I still love church, but only when there are real demonstrations of true Presense, and the occasional manifestation of the power resident in us as believers by way the Spirit. Songs and sermons have their place in worship and discipleship but the "marketplace" is where the proof is found in the pudding.


Back to Romans.


We like to use Paul's legal case as justification for requiring folk to walk back through Judaism to get to grace. I think for some it may even stroke a little ego, such as witnessed in a courtroom with a master prosecutor or defense attorney. Paul's writings surely have that feel. Yet, that was necessary in his moment, maybe moreso than ours.


To labor through that is beneficial, yet at the end of the day the message is plain, we are saved, rescued, enlightened, transformed (choose your word) by grace, a gift of God. The means by which that gift was delivered was an act of love by God, not some justice for sin move only to appease the wrath stirred by our stupidity. Much more than that, it was God walking a people out of the rituals and sacrifices religion had required.


What better message than a letter sealed by his physical death at the hands of the religious in order to contrast true love with religion. "It is finished" you are loved, forgiven, transformed, even empowered, if you can get beyond what religion has so engrained in you.
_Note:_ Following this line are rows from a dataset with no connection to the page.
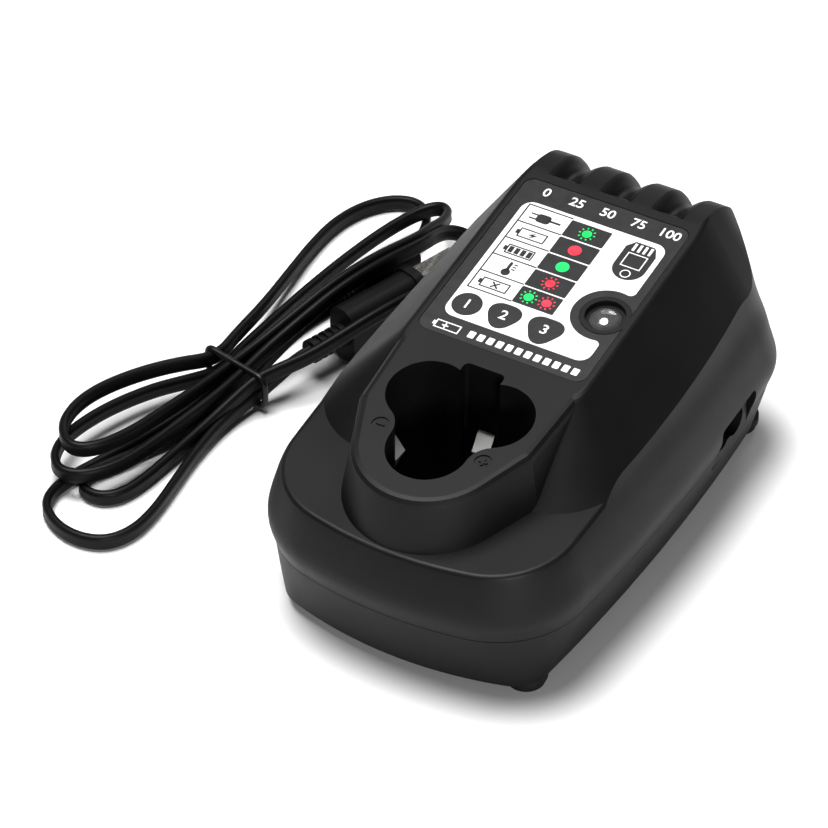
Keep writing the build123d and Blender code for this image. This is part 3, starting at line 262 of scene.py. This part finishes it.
def moulded_plastic(name, dark, light, rough, grain=2600.0, depth=0.00005, sheen=0.4):
    """Moulded plastic with a fine spark-eroded grain and faint handling marks."""
    finish = Finish(name, IOR=PLASTIC_IOR, Specular_IOR_Level=sheen)
    grains = finish.noise(grain, **PLASTIC_GRAIN)
    cloud = finish.noise(**PLASTIC_CLOUD)
    shade = finish.ramp(cloud, PLASTIC_CLOUD_SPAN, FULL)
    marks = cloud + grains * PLASTIC_GRAIN_SHARE
    finish.feed(
        Base_Color=finish.mix(shade, grey(dark), grey(light)),
        Roughness=finish.ramp(marks, PLASTIC_MARK_SPAN, about(rough, PLASTIC_ROUGH)),
        Normal=finish.bump(grains, PLASTIC_BUMP, depth),
    )
    return finish.material


def bright_metal(name, colour, rough, scratch=900.0, metallic=1.0):
    """Plated or drawn metal with fine scratches along one way and small tarnish marks."""
    finish = Finish(name, Metallic=metallic)
    stretched = finish.node("ShaderNodeMapping", {}, Vector=finish.place(), Scale=METAL_STRETCH)
    lines = finish.noise(scratch, vector=stretched.outputs[0], **METAL_LINES)
    spots = finish.noise(**METAL_SPOTS)
    tarnish = finish.ramp(spots, METAL_SPOT_SPAN, METAL_SPOT_MOST)
    dull = [share * METAL_DULL for share in colour]
    marks = lines * METAL_LINE_SHARE + spots * METAL_SPOT_SHARE
    finish.feed(
        Base_Color=finish.mix(tarnish, (*colour, 1.0), (*dull, 1.0)),
        Roughness=finish.ramp(marks, METAL_MARK_SPAN, about(rough, METAL_ROUGH)),
        Normal=finish.bump(lines, *METAL_BUMP),
    )
    return finish.material


def coated(name, first, second, rough, scale=300.0, coat=0.0):
    """Lacquered, printed or sleeved surface in two close shades."""
    finish = Finish(name, Coat_Weight=coat)
    patch = finish.noise(scale, **COAT_PATCH)
    shade = finish.ramp(patch, COAT_PATCH_SPAN, FULL)
    finish.feed(
        Base_Color=finish.mix(shade, (*first, 1.0), (*second, 1.0)),
        Roughness=finish.ramp(patch, COAT_MARK_SPAN, about(rough, COAT_ROUGH)),
        Normal=finish.bump(patch, *COAT_BUMP),
    )
    return finish.material


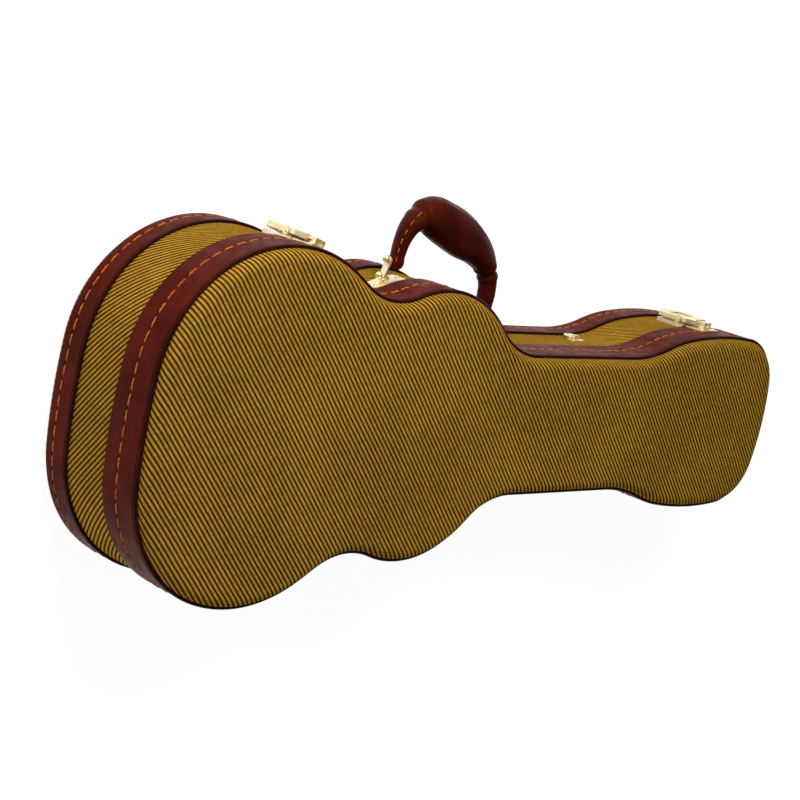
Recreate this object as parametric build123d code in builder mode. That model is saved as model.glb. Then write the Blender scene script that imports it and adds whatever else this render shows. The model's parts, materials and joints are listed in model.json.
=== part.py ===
from build123d import *
import os
from math import atan2, cos, degrees, radians, sin

os.makedirs("parts", exist_ok=True)

# A small guitar-shaped carrying case, lying flat on its back with the lid up.
# +X runs from the tail to the headstock, +Y to the handle side, +Z up.
# The origin is the middle of the back face.  Millimetres throughout.

# ---- driving dimensions -------------------------------------------------------
TAIL_X = -330.0              # the tail end; the whole case is 660 long
# One half of the outline, from the middle of the tail to the headstock, as tangent pieces:
# (radius, turn in degrees), a positive turn bulging outwards and a negative one inwards,
# or (length, 0) for a straight stretch.  A last arc closes the headstock end on the axis.
HALF_OUTLINE = (
    (414.0, 5.0),            # tail end
    (91.5, 61.5),            # lower bout
    (106.0, 25.2),
    (105.3, 30.3),
    (14.1, 0),
    (55.8, -52.6),           # waist
    (84.4, 35.1),            # upper bout
    (88.0, 29.2),
    (4.5, 0),
    (61.5, -43.8),           # shoulder into neck
    (113.6, 0),              # neck
    (125.7, -19.5),          # headstock flare
    (5.1, 0),
    (135.9, 11.1),
    (322.6, 14.5),
    (43.8, 72.6),            # headstock corner
)

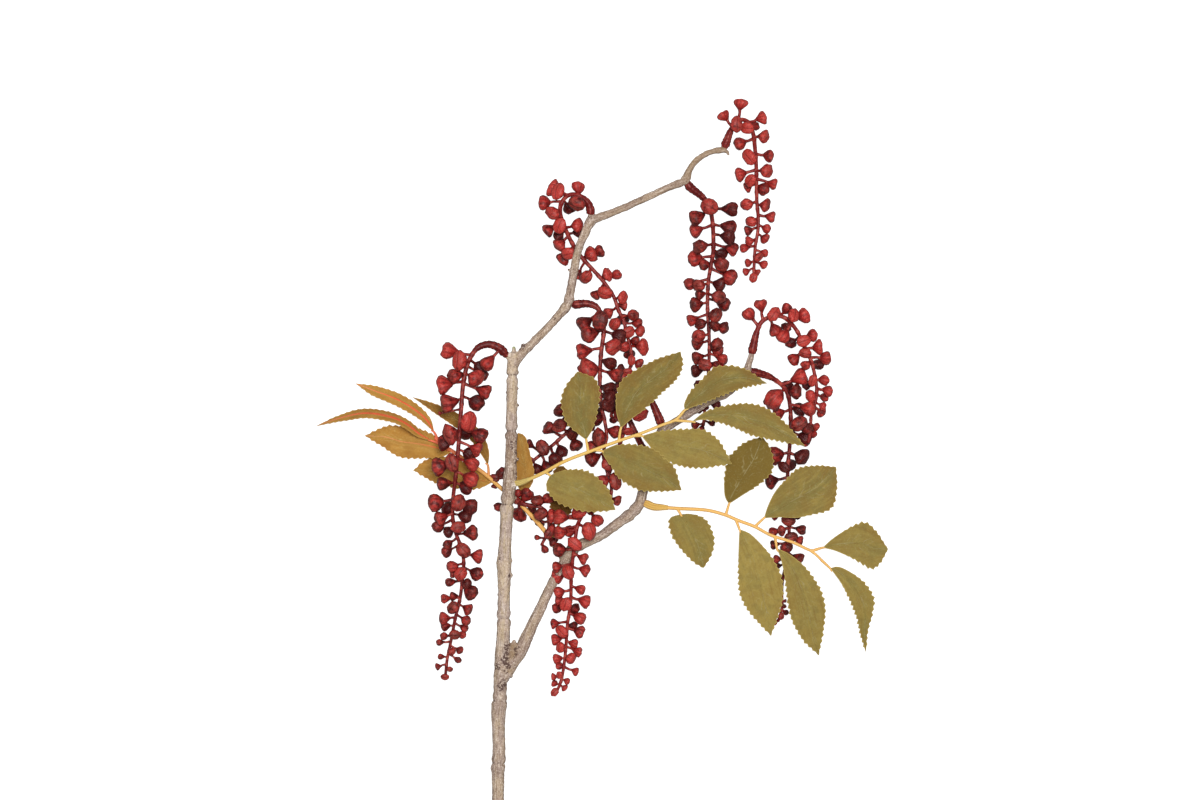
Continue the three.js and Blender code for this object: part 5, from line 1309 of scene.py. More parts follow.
@dataclass(frozen=True)
class BerryFinish:
    """Satin dark red with a thin grey-brown brushed patina, painted highlights and painted shade."""

    red: Colour = (0.72, 0.19, 0.17)
    deep: Colour = (0.27, 0.03, 0.03)
    patina: Colour = (0.48, 0.28, 0.23)
    stalk: Colour = (0.52, 0.11, 0.10)
    rose: Colour = (0.93, 0.45, 0.38)
    flutes: float = 9.0
    depth: float = 0.36
    shine: float = 0.28

    def material(self) -> bpy.types.Material:
        """Makes the berries' material.

        Returns:
            The material.
        """
        shader = Shader("berry")
        local, place = shader.vector("local"), shader.place()
        along, across, rise = shader.parts(local)
        tone = shader.attribute("tone")
        cloud = shader.noise(place, 0.3 * PER_MM, 2.0)
        brushed = shader.noise(shader.combined("MULTIPLY", local, (3.0, 16.0, 3.0)), 1.0, 3.0, 0.6)
        fine = shader.noise(place, 1.3 * PER_MM, 2.0, 0.6)
        cap, crown = rise.eased(0.46, 0.56), rise.eased(0.49, 0.6)
        body, is_stalk = rise.eased(-0.04, 0.08) * (1 - cap), rise.eased(-0.3, -0.6)
        flute = (across.turn_from(along) * self.flutes + brushed * 9).wave() * 0.5 + 0.5
        bright = (tone * 0.5 + cloud).eased(0.3, 0.75)
        # Painted highlight: the highlight colour on the rim's shoulder and the cap, broken up by brushed
        # noise
        gleam = abs(rise - 0.42).eased(0.2, 0.0) * 0.6 + cap * 0.4
        gleam = gleam * (brushed * 0.5 + fine * 0.5).eased(0.42, 0.62)
        patina = (brushed * 0.45 + cloud * 0.3 + fine * 0.25 - tone * 0.12).eased(0.45, 0.6)
        # Painted shade: the crease line on the cap, the berry's foot and its sides turned away from above
        # are darkened; the flute lines and fine specks are the berries' own marks
        seam = abs(across + (brushed - 0.5) * 0.12).eased(0.055, 0.0) * cap
        foot = rise.eased(0.3, 0.0) * 0.62
        line = flute.eased(0.45, 0.1) * (body + cap * 0.5) * 0.5
        dark = (seam * 0.5).at_least(foot).at_least(line).at_least(fine.eased(0.43, 0.3) * 0.55)
        dark = dark.at_least(shader.attribute("turned").eased(0.35, 1.0) * 0.6)
        colour = shader.painted(
            self.deep,
            ((cloud + tone * 0.28).eased(0.22, 0.62), self.red),
            (gleam * (0.3 + bright * 0.5), self.rose),
            (patina * (tone + 1.3).eased(0.3, 1.3) * (0.1 + crown * 0.62), self.patina),
            (dark, self.deep),
            (is_stalk * (0.5 + tone * 0.45).at_least(0.1), self.stalk),
            # painted highlight in patches along the stalks
            (is_stalk * cloud.eased(0.45, 0.7) * 0.35, self.rose),
            (shader.attribute("groove") * 0.75, self.deep),
        )
        height = brushed * 0.4 + fine * 0.35 - seam * 0.6 + flute * body * 0.35
        return shader.finish(colour, 0.3 + fine * 0.24, height, self.depth, self.shine)


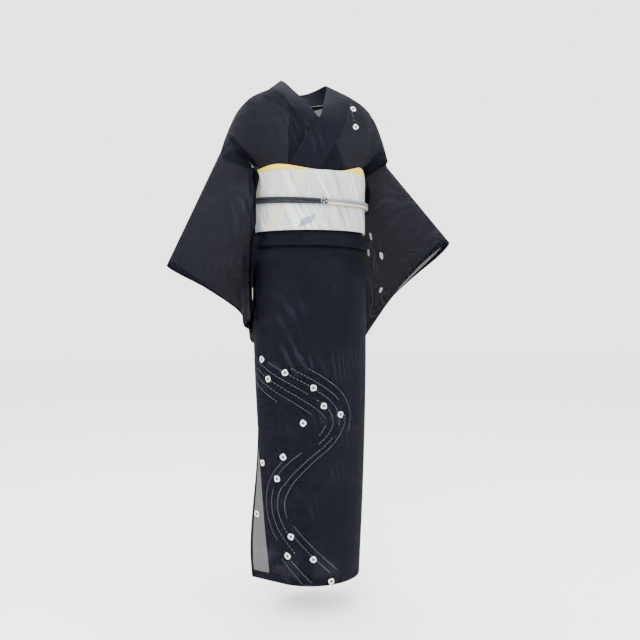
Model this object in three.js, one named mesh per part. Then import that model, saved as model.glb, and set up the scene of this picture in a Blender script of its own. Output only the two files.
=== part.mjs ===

I understand those who have left the church and are now trying to unlearn, to deconstruct their beliefs, some even claiming religious trauma.


God really loves us, this powerful Presence that was first manifest in the galaxies, a Presense that the lesser creatures know better than we humans. Don't make this hard, childlike was Jesus' recommendation.


I once walked on a section of the Roman Road while visiting the country side around Lebanon, I prefer level sidewalks, even to the best placed stones of ancient civilizations!